Urban Farming

by Christian Glatz

            The definition for Urban Farming is the practice of cultivating, processing, and distributing food in or around a village, town, or city. The real value for Urban Farming is a community coming together, selecting a location (usually an abandoned lot) and turning it into a location where each person can cultivate produce, eat it and trade it with fellow members.                      
            The main idea behind growing your own produce is the ability to consume it while it still holds all its nutrients. The Harvard Medical School Center for Health and the Global Environment notes that food transported long distances is not likely to be as nutritious as food grown and consumed locally.                                 Living in urban areas, such as New York City, makes it nearly impossible for you to grow your own produce. You have to become very creative and resourceful if you want to become a farmer in a city where 80% is covered by concrete and the other belongs to the parks department, cemeteries, and private parks.
            One of these resourceful people is Silvia Torres; she is the Urban Farm Manager at Kingsborough Community College. Silvia was one of the speakers at the New York Regional Phi Theta Kappa conference which took place at Kingsborough Community College. Silvia explained to us the impact these urban farms have on the community. She also explained how they have been able to implement these farming spots where abandoned terrain used to be.    The process requires a lot of effort, the people willing to put time into growing their own produce have to clean up these abandoned lots. Some places used to be houses that were burnt to the ground in order to collect insurance money, and once the owners received the money they disappeared. The produce is not grown right on that ground due to contamination and other factors. Instead, raised beds of soil are built and arranged in ways which allow people to grow what they please; usually a variety of produce is grown so they can trade with other members. Spaces on these raised beds are allocated to each member of the community who is involved in the process of building the farm.                With this in mind, Silvia Torres and others with similar interests have implemented urban farms within the Kingsborough Community College grounds. The measure of their success was the amount of produce students purchased at the farmer’s market event at the school. Students have become conscientious about healthy, organic foods, and are aware that the produce they bought at the event was picked off the farm minutes before the purchase.                                          
               These farms foster more than just food. They encourage camaraderie, fellowship and a sense of pride. The pride comes from taking a land which attracted rodents, insects and lower real estate prices and turning it into a healthy source of food, a beautified community and increasing the property value.   
                Also, another point Silvia Torres discussed is the appropriation of land by the city government. Once these turned around properties become attractive to developers, the city seizes the property and sells it. Silvia reported that during Mayor Rudy Giuliani’s term the city seized over 70% of these farms and sold the land to developers which constructed buildings on those locations.

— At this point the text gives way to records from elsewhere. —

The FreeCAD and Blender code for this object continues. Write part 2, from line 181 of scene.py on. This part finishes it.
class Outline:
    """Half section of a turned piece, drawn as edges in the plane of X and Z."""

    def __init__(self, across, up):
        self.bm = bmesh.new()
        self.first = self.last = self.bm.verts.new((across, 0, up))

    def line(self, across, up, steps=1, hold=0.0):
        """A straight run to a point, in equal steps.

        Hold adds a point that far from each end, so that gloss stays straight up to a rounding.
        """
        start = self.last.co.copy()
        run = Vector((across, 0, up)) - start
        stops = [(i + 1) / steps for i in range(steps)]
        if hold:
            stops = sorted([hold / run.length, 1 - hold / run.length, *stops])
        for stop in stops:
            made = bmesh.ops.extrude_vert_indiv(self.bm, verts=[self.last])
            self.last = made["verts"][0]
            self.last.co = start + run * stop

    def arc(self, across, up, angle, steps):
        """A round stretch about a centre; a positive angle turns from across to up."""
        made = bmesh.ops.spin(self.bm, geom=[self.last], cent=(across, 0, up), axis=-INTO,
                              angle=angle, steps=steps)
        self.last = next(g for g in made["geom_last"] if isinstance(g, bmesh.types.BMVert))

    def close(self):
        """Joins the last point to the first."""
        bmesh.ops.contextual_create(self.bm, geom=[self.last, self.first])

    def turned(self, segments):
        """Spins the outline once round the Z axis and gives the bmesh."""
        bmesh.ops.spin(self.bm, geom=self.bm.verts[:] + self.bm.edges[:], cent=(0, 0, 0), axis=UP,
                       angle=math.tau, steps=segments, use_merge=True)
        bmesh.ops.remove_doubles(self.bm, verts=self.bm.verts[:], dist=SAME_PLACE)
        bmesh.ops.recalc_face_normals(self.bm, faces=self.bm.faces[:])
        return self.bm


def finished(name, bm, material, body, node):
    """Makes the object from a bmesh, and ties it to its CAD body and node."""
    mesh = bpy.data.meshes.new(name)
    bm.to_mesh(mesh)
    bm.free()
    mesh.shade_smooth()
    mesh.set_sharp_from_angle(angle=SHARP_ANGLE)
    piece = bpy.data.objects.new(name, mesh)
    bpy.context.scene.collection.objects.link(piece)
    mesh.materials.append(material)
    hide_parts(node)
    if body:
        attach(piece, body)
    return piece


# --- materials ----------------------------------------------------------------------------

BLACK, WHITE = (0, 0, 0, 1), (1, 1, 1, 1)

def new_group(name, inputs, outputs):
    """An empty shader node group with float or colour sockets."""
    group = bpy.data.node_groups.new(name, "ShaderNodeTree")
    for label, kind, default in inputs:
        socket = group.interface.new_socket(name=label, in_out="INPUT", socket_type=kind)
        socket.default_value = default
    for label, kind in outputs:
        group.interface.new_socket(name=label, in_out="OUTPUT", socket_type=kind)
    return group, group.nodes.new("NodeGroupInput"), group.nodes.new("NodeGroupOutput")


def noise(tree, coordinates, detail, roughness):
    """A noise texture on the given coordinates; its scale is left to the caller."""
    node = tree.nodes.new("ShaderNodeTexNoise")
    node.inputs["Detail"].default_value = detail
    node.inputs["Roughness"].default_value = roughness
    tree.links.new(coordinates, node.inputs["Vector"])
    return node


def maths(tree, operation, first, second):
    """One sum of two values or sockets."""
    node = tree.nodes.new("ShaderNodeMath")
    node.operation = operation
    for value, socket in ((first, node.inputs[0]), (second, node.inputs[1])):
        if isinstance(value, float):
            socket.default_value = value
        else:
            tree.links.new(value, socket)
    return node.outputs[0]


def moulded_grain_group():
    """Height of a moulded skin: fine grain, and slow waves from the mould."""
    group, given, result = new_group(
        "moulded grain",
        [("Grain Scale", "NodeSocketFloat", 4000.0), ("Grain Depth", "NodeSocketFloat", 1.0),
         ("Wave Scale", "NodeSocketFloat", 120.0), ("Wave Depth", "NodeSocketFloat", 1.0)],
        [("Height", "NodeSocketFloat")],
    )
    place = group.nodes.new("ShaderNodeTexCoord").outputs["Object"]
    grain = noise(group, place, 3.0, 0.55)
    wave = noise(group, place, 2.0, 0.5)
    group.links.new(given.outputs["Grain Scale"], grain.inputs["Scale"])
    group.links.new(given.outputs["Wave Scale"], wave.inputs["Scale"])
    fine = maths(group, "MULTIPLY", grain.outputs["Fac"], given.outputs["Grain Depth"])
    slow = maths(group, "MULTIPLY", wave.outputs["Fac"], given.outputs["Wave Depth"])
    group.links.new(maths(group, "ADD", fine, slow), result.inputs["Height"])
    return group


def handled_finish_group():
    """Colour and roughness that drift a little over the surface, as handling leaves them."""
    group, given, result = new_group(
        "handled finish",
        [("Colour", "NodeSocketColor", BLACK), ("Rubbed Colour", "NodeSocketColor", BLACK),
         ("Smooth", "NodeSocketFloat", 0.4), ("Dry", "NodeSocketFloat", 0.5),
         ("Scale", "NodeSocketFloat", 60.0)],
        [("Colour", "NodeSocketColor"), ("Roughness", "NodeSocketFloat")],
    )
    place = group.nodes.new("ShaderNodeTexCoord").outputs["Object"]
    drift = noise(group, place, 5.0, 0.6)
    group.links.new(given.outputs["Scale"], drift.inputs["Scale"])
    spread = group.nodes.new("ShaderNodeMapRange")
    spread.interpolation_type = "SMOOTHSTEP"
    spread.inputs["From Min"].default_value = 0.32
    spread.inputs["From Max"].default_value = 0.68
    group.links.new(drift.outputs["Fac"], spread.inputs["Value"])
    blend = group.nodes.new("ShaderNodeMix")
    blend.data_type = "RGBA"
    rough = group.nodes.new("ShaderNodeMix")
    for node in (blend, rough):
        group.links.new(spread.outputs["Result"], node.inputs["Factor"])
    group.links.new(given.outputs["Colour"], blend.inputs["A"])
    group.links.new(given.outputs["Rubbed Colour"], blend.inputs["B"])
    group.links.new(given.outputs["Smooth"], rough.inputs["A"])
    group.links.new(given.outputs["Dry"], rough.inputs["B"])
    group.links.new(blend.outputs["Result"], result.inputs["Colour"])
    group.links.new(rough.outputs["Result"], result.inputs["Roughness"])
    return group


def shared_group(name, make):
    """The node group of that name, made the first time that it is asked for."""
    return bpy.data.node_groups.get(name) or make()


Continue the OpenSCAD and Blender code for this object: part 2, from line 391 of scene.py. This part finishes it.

                She went on to explain that the city could have sold many other abandoned lots. However, due to the urban farms, the property value increased, turning the locations into prime real estate. The urban farming association has taken the time to conduct extensive research which concluded that the production of produce in what is equivalent to one acre of land amounted to nearly $250,000 a year (if it were to be sold, but is used as barter in the community). The anger amongst these urban farmers is understandable but at the same time one has to think of the legality of this issue.
                 Think of it in this manner, you have a backyard that you do not use nor maintain for couple of years, so your neighbor decides to build a tool shack on your property without your consent. Your neighbor thinks since you don’t use it, you lose it. Yet, you still pay taxes according to the size of your property, so before you lose your land due to “squatting” laws, you kick him out and regain possession of your terrain. This is exactly why the city takes over the land, these urban farmers are SQUATTING. Not only that, but they shoot themselves in the foot by saying that they could have paid over $250,000 to local groceries and farmers if they had to buy their produce, therefore the city loses $22,500 in what would have been taxes from those sales.
               The urban farms are without a doubt beneficial to the community directly involved with their construction and maintenance. My family would buy fresh produce from urban farms if available, knowing that we could eat a healthy and organic product which has not lost its nutrients would be worth it.  Before deciding to build on an abandoned lot, the community should buy the land from the city when it’s worthless, that way they don’t see their hard work go to waste.